* **Requirement**
Extract, without alteration, each line from the start of the listing to the line bearing "return (*linear, 1)".

* **Supplied information**
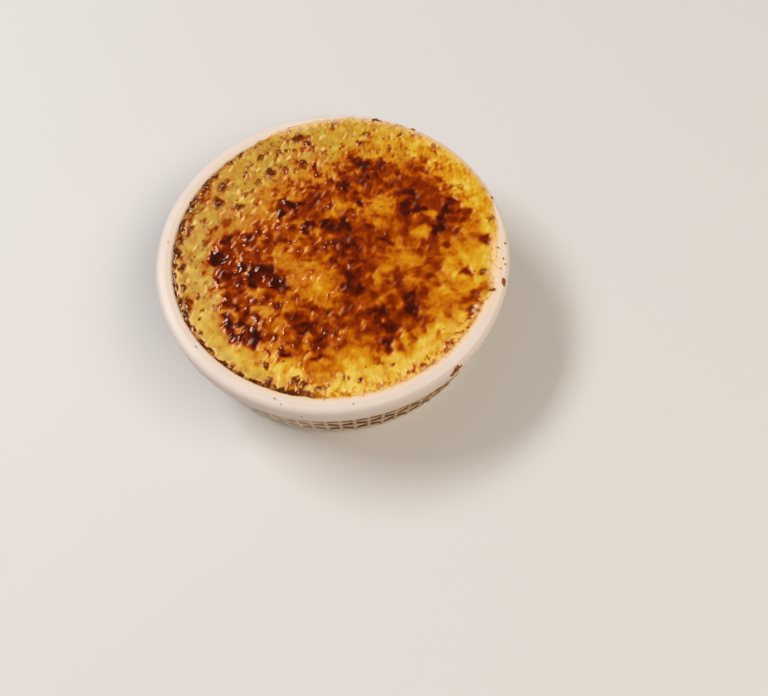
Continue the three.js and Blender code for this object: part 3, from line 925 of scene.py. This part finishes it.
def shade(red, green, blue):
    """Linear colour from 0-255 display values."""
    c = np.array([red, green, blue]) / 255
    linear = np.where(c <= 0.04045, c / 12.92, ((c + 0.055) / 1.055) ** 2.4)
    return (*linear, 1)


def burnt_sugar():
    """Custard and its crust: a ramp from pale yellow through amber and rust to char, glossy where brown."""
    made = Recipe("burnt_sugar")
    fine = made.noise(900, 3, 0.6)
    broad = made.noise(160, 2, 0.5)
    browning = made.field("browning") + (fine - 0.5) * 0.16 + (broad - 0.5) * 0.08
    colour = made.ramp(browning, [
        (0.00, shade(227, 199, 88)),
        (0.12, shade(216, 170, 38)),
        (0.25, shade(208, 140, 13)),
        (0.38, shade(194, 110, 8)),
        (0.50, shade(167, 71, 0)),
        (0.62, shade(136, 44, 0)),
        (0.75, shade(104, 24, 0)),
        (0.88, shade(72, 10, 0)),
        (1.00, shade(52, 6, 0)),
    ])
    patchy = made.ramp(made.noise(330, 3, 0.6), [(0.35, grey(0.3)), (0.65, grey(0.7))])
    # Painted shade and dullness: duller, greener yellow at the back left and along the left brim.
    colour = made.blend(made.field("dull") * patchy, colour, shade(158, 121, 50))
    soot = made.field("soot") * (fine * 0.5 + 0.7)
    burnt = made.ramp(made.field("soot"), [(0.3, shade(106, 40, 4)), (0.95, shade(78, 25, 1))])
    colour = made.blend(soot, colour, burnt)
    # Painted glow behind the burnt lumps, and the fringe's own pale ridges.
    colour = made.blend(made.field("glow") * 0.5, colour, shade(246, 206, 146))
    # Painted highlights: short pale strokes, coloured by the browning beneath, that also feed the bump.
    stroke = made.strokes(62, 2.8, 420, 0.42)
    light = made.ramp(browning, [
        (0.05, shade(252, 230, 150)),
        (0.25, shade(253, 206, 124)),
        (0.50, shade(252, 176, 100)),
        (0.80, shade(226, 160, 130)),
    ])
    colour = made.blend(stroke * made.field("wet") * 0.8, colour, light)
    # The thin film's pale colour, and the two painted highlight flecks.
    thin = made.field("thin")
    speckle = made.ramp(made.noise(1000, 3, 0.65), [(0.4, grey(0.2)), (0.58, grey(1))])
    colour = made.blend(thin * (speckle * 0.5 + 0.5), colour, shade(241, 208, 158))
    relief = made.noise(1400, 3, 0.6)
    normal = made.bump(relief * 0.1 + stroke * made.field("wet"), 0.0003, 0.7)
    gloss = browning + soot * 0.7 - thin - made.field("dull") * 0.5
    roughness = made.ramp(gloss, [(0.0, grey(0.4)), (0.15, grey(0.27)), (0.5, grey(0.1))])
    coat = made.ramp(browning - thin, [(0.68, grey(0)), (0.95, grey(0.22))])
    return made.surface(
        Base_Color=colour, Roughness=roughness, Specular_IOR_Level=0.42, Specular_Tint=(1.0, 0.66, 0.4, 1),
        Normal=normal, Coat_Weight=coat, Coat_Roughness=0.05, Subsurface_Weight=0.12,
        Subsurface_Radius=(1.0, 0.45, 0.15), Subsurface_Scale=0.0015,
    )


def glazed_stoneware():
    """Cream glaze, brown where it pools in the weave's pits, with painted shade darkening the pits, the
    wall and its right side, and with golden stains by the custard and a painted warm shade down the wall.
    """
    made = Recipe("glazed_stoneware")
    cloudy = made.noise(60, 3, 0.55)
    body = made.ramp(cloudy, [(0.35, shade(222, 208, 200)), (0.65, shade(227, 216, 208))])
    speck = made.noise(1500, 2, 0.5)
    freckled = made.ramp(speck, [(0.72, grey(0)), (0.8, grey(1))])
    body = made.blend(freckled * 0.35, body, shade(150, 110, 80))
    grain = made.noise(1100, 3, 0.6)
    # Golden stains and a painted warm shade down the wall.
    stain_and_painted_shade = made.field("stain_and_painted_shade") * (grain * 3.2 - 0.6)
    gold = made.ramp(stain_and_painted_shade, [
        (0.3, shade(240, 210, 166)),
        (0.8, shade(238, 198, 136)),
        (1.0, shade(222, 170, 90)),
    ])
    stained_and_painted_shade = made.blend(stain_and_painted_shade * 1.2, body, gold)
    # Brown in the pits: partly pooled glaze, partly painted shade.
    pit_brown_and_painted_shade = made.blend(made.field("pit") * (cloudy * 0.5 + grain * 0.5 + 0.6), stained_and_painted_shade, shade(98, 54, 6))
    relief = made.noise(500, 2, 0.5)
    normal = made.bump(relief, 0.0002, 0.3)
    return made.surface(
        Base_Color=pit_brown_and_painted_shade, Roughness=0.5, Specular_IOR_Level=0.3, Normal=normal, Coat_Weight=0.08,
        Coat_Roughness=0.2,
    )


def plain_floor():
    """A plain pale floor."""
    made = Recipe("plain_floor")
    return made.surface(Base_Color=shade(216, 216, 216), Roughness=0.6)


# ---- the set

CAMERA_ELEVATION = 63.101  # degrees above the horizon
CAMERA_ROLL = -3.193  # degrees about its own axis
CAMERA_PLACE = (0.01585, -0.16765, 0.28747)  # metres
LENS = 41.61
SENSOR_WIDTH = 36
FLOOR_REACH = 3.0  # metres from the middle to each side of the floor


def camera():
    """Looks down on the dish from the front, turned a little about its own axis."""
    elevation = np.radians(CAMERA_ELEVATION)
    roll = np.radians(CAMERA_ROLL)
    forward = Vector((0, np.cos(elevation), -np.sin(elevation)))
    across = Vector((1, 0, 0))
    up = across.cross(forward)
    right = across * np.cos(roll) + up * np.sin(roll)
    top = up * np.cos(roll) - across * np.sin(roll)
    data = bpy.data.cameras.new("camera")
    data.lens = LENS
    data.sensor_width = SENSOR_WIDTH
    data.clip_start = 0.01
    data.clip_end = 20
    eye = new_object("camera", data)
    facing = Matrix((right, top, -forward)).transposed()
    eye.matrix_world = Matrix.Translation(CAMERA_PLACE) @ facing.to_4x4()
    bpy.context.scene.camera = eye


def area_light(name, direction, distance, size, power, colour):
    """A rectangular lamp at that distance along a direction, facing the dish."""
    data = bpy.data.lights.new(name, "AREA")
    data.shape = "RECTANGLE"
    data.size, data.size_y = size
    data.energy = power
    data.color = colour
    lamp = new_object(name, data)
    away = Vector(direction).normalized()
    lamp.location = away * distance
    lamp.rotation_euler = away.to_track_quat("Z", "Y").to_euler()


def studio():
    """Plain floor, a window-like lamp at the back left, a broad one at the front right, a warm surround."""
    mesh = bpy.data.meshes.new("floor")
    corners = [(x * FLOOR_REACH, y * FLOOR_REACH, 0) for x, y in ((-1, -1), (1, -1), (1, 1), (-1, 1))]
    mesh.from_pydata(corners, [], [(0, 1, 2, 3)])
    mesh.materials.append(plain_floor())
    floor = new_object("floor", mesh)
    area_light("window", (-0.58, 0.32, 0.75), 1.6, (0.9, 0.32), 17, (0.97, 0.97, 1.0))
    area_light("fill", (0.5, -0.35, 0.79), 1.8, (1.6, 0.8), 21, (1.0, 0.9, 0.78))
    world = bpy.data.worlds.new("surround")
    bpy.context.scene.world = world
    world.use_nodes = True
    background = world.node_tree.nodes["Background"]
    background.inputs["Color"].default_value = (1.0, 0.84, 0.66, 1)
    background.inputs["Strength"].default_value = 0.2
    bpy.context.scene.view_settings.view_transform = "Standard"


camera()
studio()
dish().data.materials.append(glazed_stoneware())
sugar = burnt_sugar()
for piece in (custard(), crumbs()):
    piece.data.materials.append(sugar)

* **Answer to the problem**
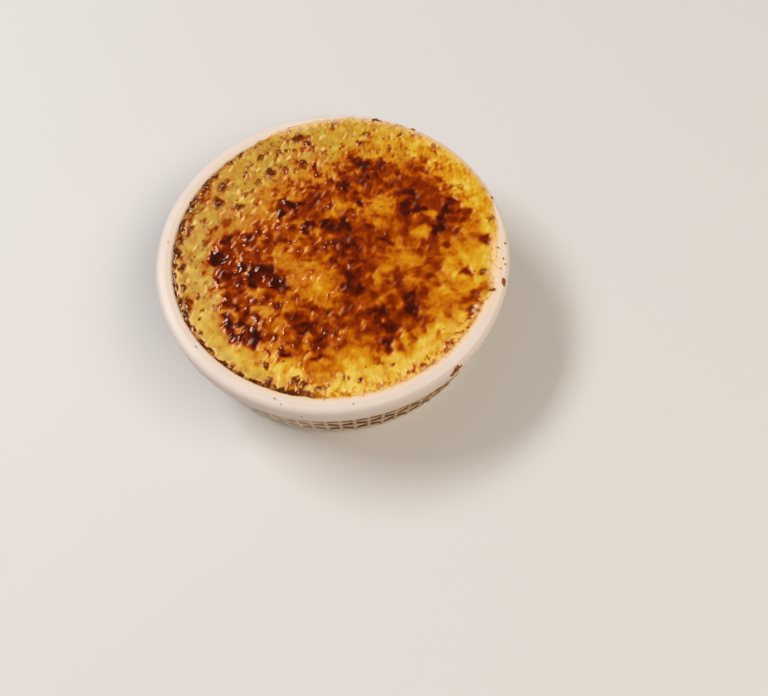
Continue the three.js and Blender code for this object: part 3, from line 925 of scene.py. This part finishes it.
def shade(red, green, blue):
    """Linear colour from 0-255 display values."""
    c = np.array([red, green, blue]) / 255
    linear = np.where(c <= 0.04045, c / 12.92, ((c + 0.055) / 1.055) ** 2.4)
    return (*linear, 1)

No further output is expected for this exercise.